The Children's Bureau has a long history of helping children in Indianapolis, but it also has been branching out elsewhere in central Indiana for years.

In 2002, for example, it absorbed the operations of Anderson-based Exchange Club Family Resource Center, which it now operates as a subsidiary. The Indianapolis agency also administers a federal childcare voucher program in Madison County-as well as Hamilton and Hendricks counties-among other activities.

And although the Children's Bureau closed its Terre Haute Youth Intervention Center last year after a 10-year run, it picked up the Community Partners gig for Region 8, which includes Vigo County, starting in 2009.

The Children's Bureau also has offices in Logansport, Danville, Muncie, Connersville, New Whiteland, Columbus and Noblesville. All told, it serves residents in 37 of Indiana's 92 counties.

The agency's size gives it an advantage when it comes to one harsh reality of working with the government: Payment often isn't due until at least 60 days after a service is provided, and sometimes it can take as long as six months to arrive.

"As a fairly significant-sized organization, we'll make it" when that happens, Carpenter said. Smaller not-for-profits might not.

About 80 percent of the Children's Bureau budget comes from government grants and contracts. Although many notfor-profits would shudder at having so many eggs in one not-so-stable basket, it's a common situation for such organizations

"In the human-services arena, what you find is that almost all large organizations are overwhelmingly

by the government," said consultant Bryan Orander who owns Fishers-based Charitable Advisors. "It's the nature of the business."

Indeed, government and child-welfare groups in particular have a co-dependent relationship as more functions are privatized, said Floyd Alwon, senior director of special projects for the Virginia-based Child Welfare League of America.

"You'll find some that are pretty close to 100 percent dependent on government funding," he said.

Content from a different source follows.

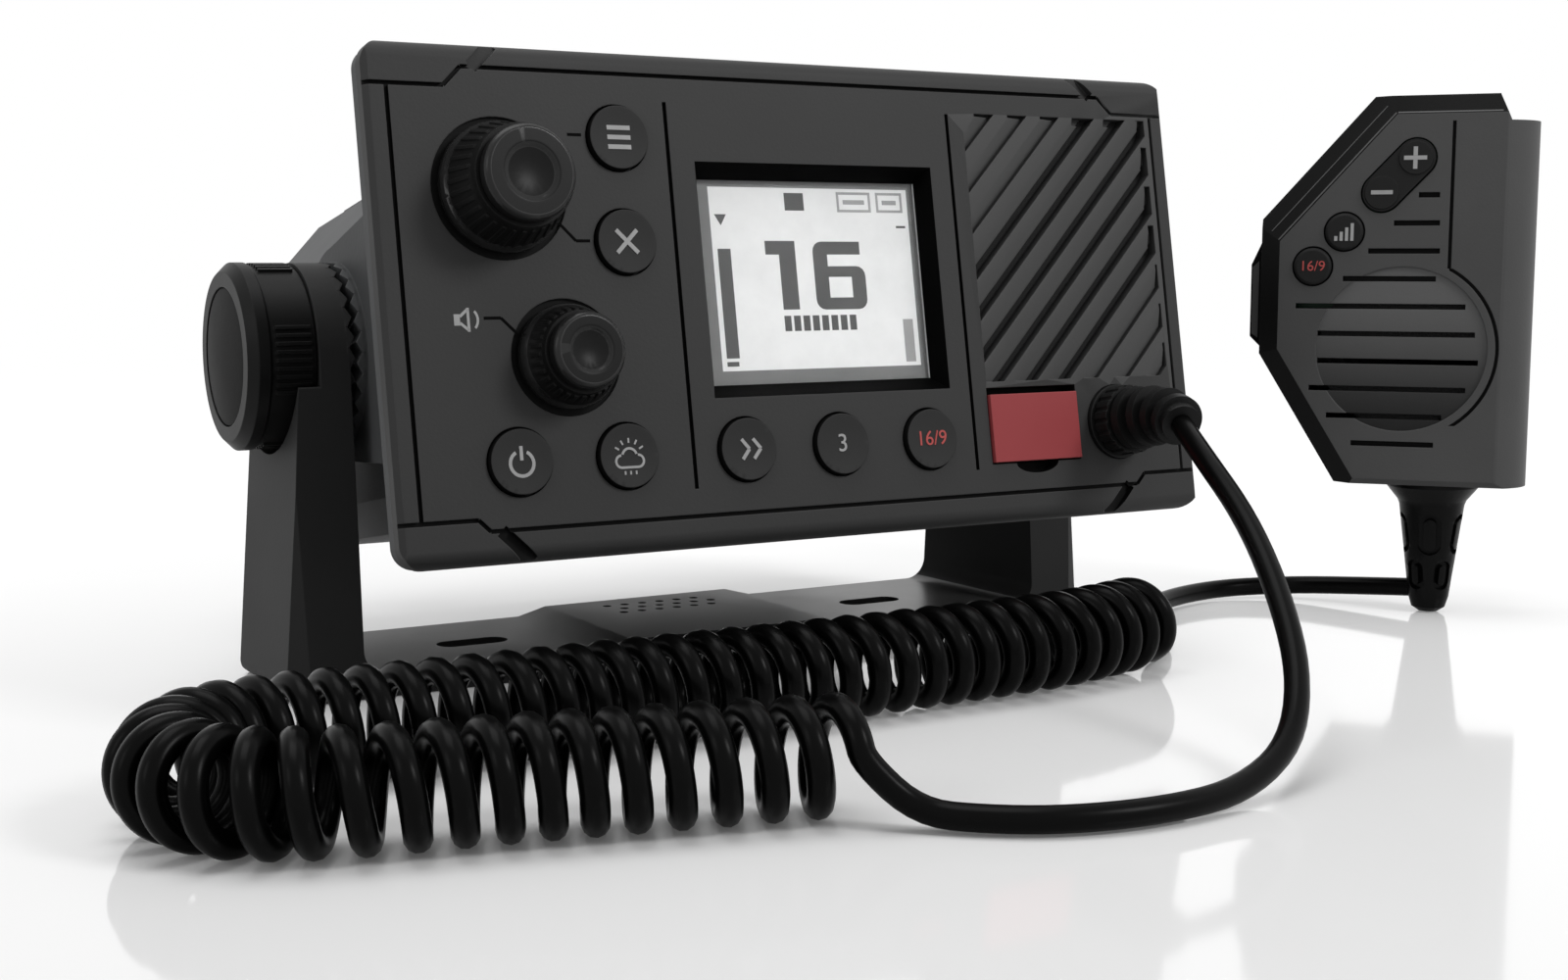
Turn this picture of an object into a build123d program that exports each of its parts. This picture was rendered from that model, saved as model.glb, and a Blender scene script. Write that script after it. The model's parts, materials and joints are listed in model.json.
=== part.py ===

Why? "Private organizations often do this work better and cheaper than public agencies can."

The Children's Bureau appears to maintain a "decent balance" between government funding and philanthropic support, Alwon said, adding that organizations always should try to raise additional money.

"It helps to remind communities of their responsibilities," he said.

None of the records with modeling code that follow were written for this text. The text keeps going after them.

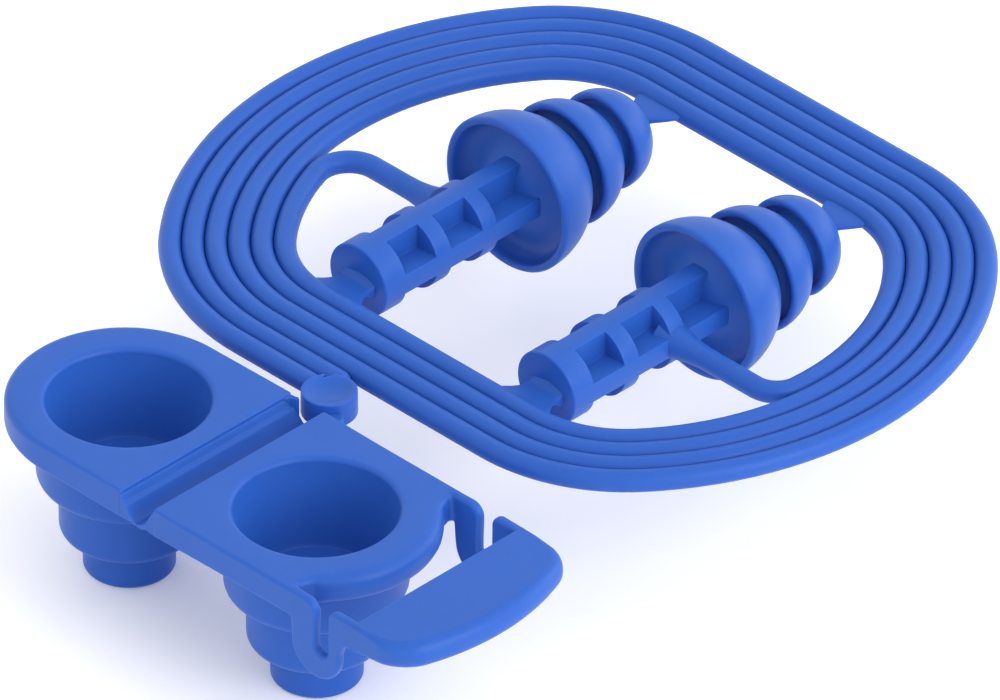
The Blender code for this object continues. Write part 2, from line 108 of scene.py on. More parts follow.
# ============================================================ material
def elastomer(name, tint=1.0, roughness=0.40, grain=1.0, mottle=1.0, shine=0.21):
    """Blue moulded elastomer: satin, a little translucent, with a fine mould texture."""
    mat = bpy.data.materials.new(name)
    mat.use_nodes = True
    tree = mat.node_tree
    nodes, links = tree.nodes, tree.links
    bsdf = nodes["Principled BSDF"]
    coords = nodes.new("ShaderNodeTexCoord")

    def noise(scale, detail, rough=0.5):
        node = nodes.new("ShaderNodeTexNoise")
        node.inputs["Scale"].default_value = scale
        node.inputs["Detail"].default_value = detail
        node.inputs["Roughness"].default_value = rough
        links.new(coords.outputs["Object"], node.inputs["Vector"])
        return node

    # Colour: slow drift in the pigment, and a faint dusting along it.
    slow = noise(90.0, 3.0)
    ramp = nodes.new("ShaderNodeValToRGB")
    base = (0.0200 * tint, 0.0960 * tint, 0.4250 * tint)
    spread = 0.035 * mottle
    ramp.color_ramp.elements[0].position = 0.30
    ramp.color_ramp.elements[0].color = tuple(c * (1 - spread) for c in base) + (1.0,)
    ramp.color_ramp.elements[1].position = 0.70
    ramp.color_ramp.elements[1].color = tuple(c * (1 + spread) for c in base) + (1.0,)
    links.new(slow.outputs["Fac"], ramp.inputs["Fac"])
    fine = noise(2600.0, 2.0)
    speck = nodes.new("ShaderNodeMapRange")
    speck.inputs["From Min"].default_value = 0.30
    speck.inputs["From Max"].default_value = 0.70
    speck.inputs["To Min"].default_value = 0.0
    speck.inputs["To Max"].default_value = 0.10 * mottle
    links.new(fine.outputs["Fac"], speck.inputs["Value"])
    mix = nodes.new("ShaderNodeMix")
    mix.data_type = "RGBA"
    mix.blend_type = "MIX"
    mix.inputs["B"].default_value = (0.029 * tint, 0.122 * tint, 0.480 * tint, 1.0)
    links.new(speck.outputs["Result"], mix.inputs["Factor"])
    links.new(ramp.outputs["Color"], mix.inputs["A"])
    links.new(mix.outputs["Result"], bsdf.inputs["Base Color"])

    # Roughness: satin, a touch glossier where the mould steel was smoother.
    sheen = noise(260.0, 4.0, 0.6)
    rough = nodes.new("ShaderNodeMapRange")
    rough.inputs["From Min"].default_value = 0.25
    rough.inputs["From Max"].default_value = 0.75
    rough.inputs["To Min"].default_value = roughness - 0.05 * mottle
    rough.inputs["To Max"].default_value = roughness + 0.06 * mottle
    links.new(sheen.outputs["Fac"], rough.inputs["Value"])
    links.new(rough.outputs["Result"], bsdf.inputs["Roughness"])

    # Bump: spark-eroded mould texture over a very slight sink waviness.
    sink = noise(420.0, 1.0)
    grit = noise(7000.0, 3.0, 0.65)
    bump_slow = nodes.new("ShaderNodeBump")
    bump_slow.inputs["Strength"].default_value = 0.10
    bump_slow.inputs["Distance"].default_value = 0.00004
    links.new(sink.outputs["Fac"], bump_slow.inputs["Height"])
    bump_fine = nodes.new("ShaderNodeBump")
    bump_fine.inputs["Strength"].default_value = 0.22 * grain
    bump_fine.inputs["Distance"].default_value = 0.000012
    links.new(grit.outputs["Fac"], bump_fine.inputs["Height"])
    links.new(bump_slow.outputs["Normal"], bump_fine.inputs["Normal"])
    links.new(bump_fine.outputs["Normal"], bsdf.inputs["Normal"])

    bsdf.inputs["Metallic"].default_value = 0.0
    bsdf.inputs["IOR"].default_value = 1.49
    bsdf.inputs["Specular IOR Level"].default_value = shine
    bsdf.inputs["Subsurface Weight"].default_value = 0.30
    bsdf.inputs["Subsurface Radius"].default_value = (0.25, 0.45, 1.0)
    bsdf.inputs["Subsurface Scale"].default_value = 0.0010
    return mat


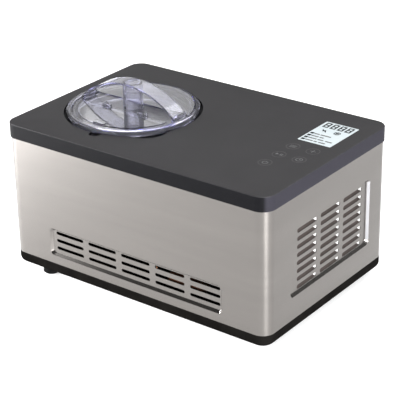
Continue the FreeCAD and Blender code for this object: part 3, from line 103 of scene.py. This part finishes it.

Philanthropic support also provides organizations some room to maneuver, Orander said, since most government funding can be used only for specific programs-and only as directed. If a government contract sets pay for a particular job at $9 an hour, for example, an agency with money of its own has the option of paying more to hire the best person for the job.

The challenge for such organizations, though, is that the constituents they serve aren't likely to become donors. Humanservice groups also can't count on things like ticket sales or corporate sponsorships the way an arts organization might.

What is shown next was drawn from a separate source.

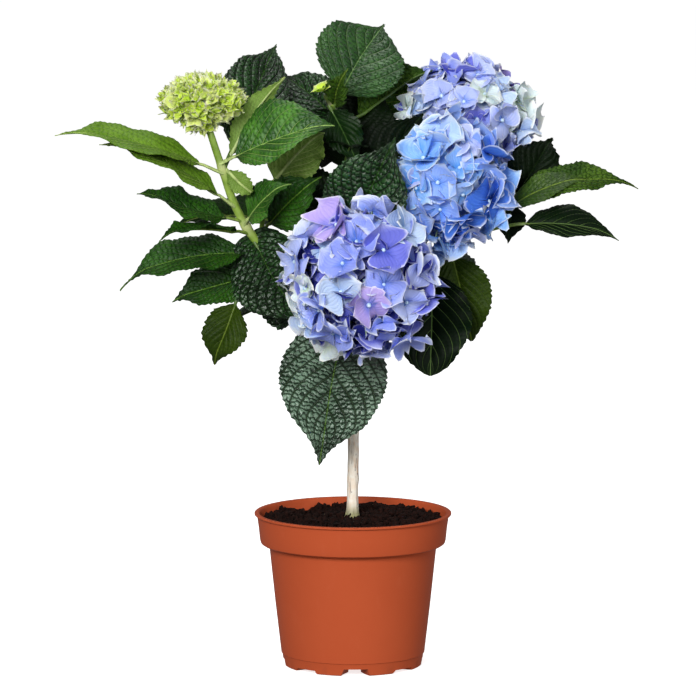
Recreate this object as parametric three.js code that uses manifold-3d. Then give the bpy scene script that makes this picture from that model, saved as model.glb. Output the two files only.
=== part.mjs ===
// A potted hydrangea: one bare stem in a plastic nursery pot, green boughs that fork above it,
// four flower heads, a small bud, and the large single leaves between them.
// Millimetres, +Z up. The origin is the middle of the pot's underside, and -Y is the show side.
import * as THREE from "three";
import { mergeVertices } from "three/addons/utils/BufferGeometryUtils.js";
import Module from "manifold-3d";

const wasm = await Module();
wasm.setup();

// ---------------------------------------------------------------- driving dimensions

const GAP = 0.3;

// pot
const POT_SIDES = 28;
const RIM_RADIUS = 70.2;
const RIM_TOP = 109.6;
const RIM_LIP = 1.6;
const BAND_TOP_RADIUS = 68.4;
const BAND_FOOT_RADIUS = 66.3;
const BAND_FOOT = 91.2;
const WALL_TOP_RADIUS = 59.8;
const WALL_TOP = 86.2;
const WALL_FOOT_RADIUS = 51.2;
const FOOT_RADIUS = 50.4;
const FOOT_STEP = 9;
const WALL = 1.8;
const FLOOR_TOP = 7;
const RECESS_HEIGHT = 5;
const FOOT_RING_INNER = 34;
const BOSS_RADIUS = 13;
const NOTCHES = 8;
const NOTCH_TURN = 2.5;
const NOTCH_WIDTH = 22.5;
const NOTCH_TOP_WIDTH = 17.8;
const NOTCH_HEIGHT = 5;
const SMALL_NOTCH_HEIGHT = 2.4;
const NOTCH_SIDES_MEET = 22.6;

// compost
const SOIL_EDGE = 103;
const SOIL_CROWN = 106;
const SOIL_ROUGHNESS = 1.1;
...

Even so, the Children's Bureau has been holding its own. In addition to raising more than $2 million for its programs each year, the agency has been plowing ahead with a $9.2 million capital campaign to rebuild its aging Family Support Center on 16th Street. Work began this month, and construction is expected to be complete next year.

Campaign leaders still need to line up the final $2 million, but the project got a big boost from a $4 million gift from local philanthropist Gene Glick, $1 million from the United Way's Capital Projects Fund, and $1.2 million from the Michigan-based Kresge Foundation.

Carpenter said the new, LEED-certified facility will give the Children's Bureau room to keep growing and a place to consolidate administrative offices. It also will serve as a conversation piece in the community, thanks to five 18-foot-by-8-foot photos of children that will top the building.

"It will be a landmark for the city," he said, "and send a strong message that we value every child, that we have hope for all kids."

Because of confidentially concerns, the images won't portray children the agency has served. Rather, Carpenter is shopping photos to would-be donors who might be interested in seeing larger-than-life pictures of themselves or family members.

"It's a naming-rights opportunity," he said with a smile.